A Federal Seal of Approval
Thea’s triple win is about more than just funding. INFUSE projects undergo competitive peer review led by Oak Ridge and PPPL. Most companies receive one award; even billion-dollar ventures like CFS and Helion secured just a single project.
By earning three, Thea demonstrated that its proposals align tightly with DOE priorities. And by contributing at least 20% of the budget itself, Thea signaled confidence in its financial footing and willingness to co-invest in de-risking milestones.
INFUSE, in effect, functions as a federal validation mechanism. For investors, policymakers, and potential partners, Thea’s selection is an implicit endorsement of its relevance and credibility.
Strategic Implications
1. Stellarators Enter the Mainstream
Thea’s triple win effectively elevates stellarators from “academic curiosity” to “serious commercial contender” in the DOE’s eyes. For decades, U.S. fusion funding has been dominated by tokamaks (ITER, SPARC) and, more recently, FRCs and inertial systems. INFUSE 2025 signals a deliberate broadening of that portfolio.
2. Diversification Across Approaches
Commonwealth Fusion Systems (pursuing a high-field tokamak) and Helion (a pulsed magneto-inertial approach) dominate headlines with billion-dollar raises. Thea, with modest capital but multiple DOE awards, has carved a differentiated lane. For investors, this represents meaningful diversification: a bet not just on who gets to net energy first, but on which architecture offers the most reliable, scalable path to commercial fusion.
3. Acceleration Through AI
The AI-accelerated plasma modeling project is particularly interesting. Simulation bottlenecks have historically slowed stellarator design. If Thea can leverage AI to reduce design times from months to days, it’d be well-positioned to iterate faster than the competition. This approach mirrors trends across other scientific disciplines, where machine learning is compressing discovery cycles.
4. Manufacturability as a Moat
The HTS magnet testing project points to Thea’s competitive moat: manufacturability. By validating coils on a reel-to-reel basis, Thea is proving it can produce magnets at scale and with quality assurance. In a sector where many designs remain bespoke or prohibitively expensive, that industrial scalability could be decisive.
Closing Thoughts
Over the next 12–24 months, Thea will look to use these INFUSE projects to materially de-risk Eos.
Key milestones would include:
HTS coil validation through PPPL testing.

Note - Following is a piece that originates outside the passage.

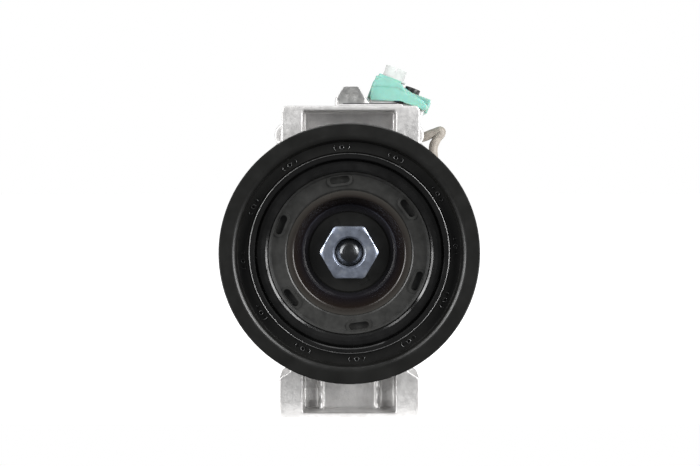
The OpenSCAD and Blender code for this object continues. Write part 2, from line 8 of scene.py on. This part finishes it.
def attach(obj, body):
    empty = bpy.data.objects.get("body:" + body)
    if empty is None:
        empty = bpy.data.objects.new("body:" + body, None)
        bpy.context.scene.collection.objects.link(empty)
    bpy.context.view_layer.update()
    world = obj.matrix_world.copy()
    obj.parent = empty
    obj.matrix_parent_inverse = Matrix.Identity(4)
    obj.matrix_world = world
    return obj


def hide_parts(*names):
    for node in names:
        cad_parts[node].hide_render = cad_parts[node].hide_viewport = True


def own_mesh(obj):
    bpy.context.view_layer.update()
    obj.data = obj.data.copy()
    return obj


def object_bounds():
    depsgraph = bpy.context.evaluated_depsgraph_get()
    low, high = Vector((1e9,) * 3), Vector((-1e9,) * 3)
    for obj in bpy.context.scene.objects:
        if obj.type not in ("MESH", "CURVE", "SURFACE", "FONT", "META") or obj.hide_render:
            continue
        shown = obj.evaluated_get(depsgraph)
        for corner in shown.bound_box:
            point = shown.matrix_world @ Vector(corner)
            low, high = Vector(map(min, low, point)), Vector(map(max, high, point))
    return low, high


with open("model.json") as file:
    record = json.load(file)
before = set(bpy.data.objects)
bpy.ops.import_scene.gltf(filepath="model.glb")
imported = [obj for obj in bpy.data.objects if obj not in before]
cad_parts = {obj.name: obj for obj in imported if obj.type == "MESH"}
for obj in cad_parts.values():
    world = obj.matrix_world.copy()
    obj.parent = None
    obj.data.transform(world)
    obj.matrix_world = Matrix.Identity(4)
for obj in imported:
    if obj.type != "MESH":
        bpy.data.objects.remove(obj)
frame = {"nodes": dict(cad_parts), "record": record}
cad_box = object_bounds()
NODES = frame["nodes"]
MM = 0.001
FRONT = 14.0      # mm from the pulley's front face back to the frame's origin
STAKES = 12       # staking marks round the pulley groove


# Depths named d are millimetres behind the pulley's front face; every other
# length in a profile or outline is in millimetres too.

# ---- geometry helpers ---------------------------------------------------
def link(name, mesh, smooth=True):
    ob = bpy.data.objects.new(name, mesh)
    bpy.context.scene.collection.objects.link(ob)
    if smooth:
        mesh.polygons.foreach_set("use_smooth", [True] * len(mesh.polygons))
    return ob


def mesh_of(name, verts, faces, smooth=True):
    me = bpy.data.meshes.new(name)
    me.from_pydata([Vector(v) * MM for v in verts], [], faces)
    me.update()
    return link(name, me, smooth)


def circle(radius, count):
    """Points of a circle about (0, 0)."""
    turns = [2 * math.pi * k / count for k in range(count)]
    return [(radius * math.cos(t), radius * math.sin(t)) for t in turns]


def polar(r, a, d):
    """The point at radius r and angle a about the shaft, at depth d."""
    return Vector((r * math.cos(a), d - FRONT, r * math.sin(a)))


def lathe(name, profile, seg=192, closed=True):
    """Turns a profile of (radius, depth) in mm about the shaft axis."""
    verts, faces = [], []
    n = len(profile)
    for k in range(seg):
        a = 2 * math.pi * k / seg
        verts += [polar(r, a, d) for r, d in profile]
    for k in range(seg):
        k2 = (k + 1) % seg
        for i in range(n if closed else n - 1):
            j = (i + 1) % n
            faces.append((k * n + i, k2 * n + i, k2 * n + j, k * n + j))
    ob = mesh_of(name, verts, faces)
    weld(ob)
    return ob


def weld(ob, dist=1e-6):
    """Merges points closer than dist metres and turns the faces outward."""
    bm = bmesh.new()
    bm.from_mesh(ob.data)
    bmesh.ops.remove_doubles(bm, verts=bm.verts, dist=dist)
    bmesh.ops.recalc_face_normals(bm, faces=bm.faces)
    bm.to_mesh(ob.data)
    bm.free()


def join(name, parts):
    """Makes one mesh of several and removes them."""
    bm = bmesh.new()
    for ob in parts:
        me = ob.data.copy()
        me.transform(ob.matrix_world)
        bm.from_mesh(me)
        bpy.data.meshes.remove(me)
    me = bpy.data.meshes.new(name)
    bm.to_mesh(me)
    bm.free()
    for ob in parts:
        bpy.data.objects.remove(ob)
    return link(name, me)


def apply_modifiers(ob):
    deps = bpy.context.evaluated_depsgraph_get()
    me = bpy.data.meshes.new_from_object(ob.evaluated_get(deps))
    ob.modifiers.clear()
    ob.data = me
    return ob


def finish_piece(ob, body, node, material):
    """Gives a piece its look, its body and the CAD node that it replaces, if any."""
    ob.data.materials.clear()
    ob.data.materials.append(material)
    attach(ob, body)
    if node:
        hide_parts(node)
    return ob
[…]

AI confinement models delivering accurate, fast predictions.
Beam-plasma stability data from Columbia simulations.
If achieved, these efforts could improve Thea’s ability to raise capital and compete with better-funded rivals pursuing alternative approaches. With DOE support, academic partnerships, and a distinct technology path, Thea is already establishing itself as a credible stellarator-based approach in the American fusion portfolio.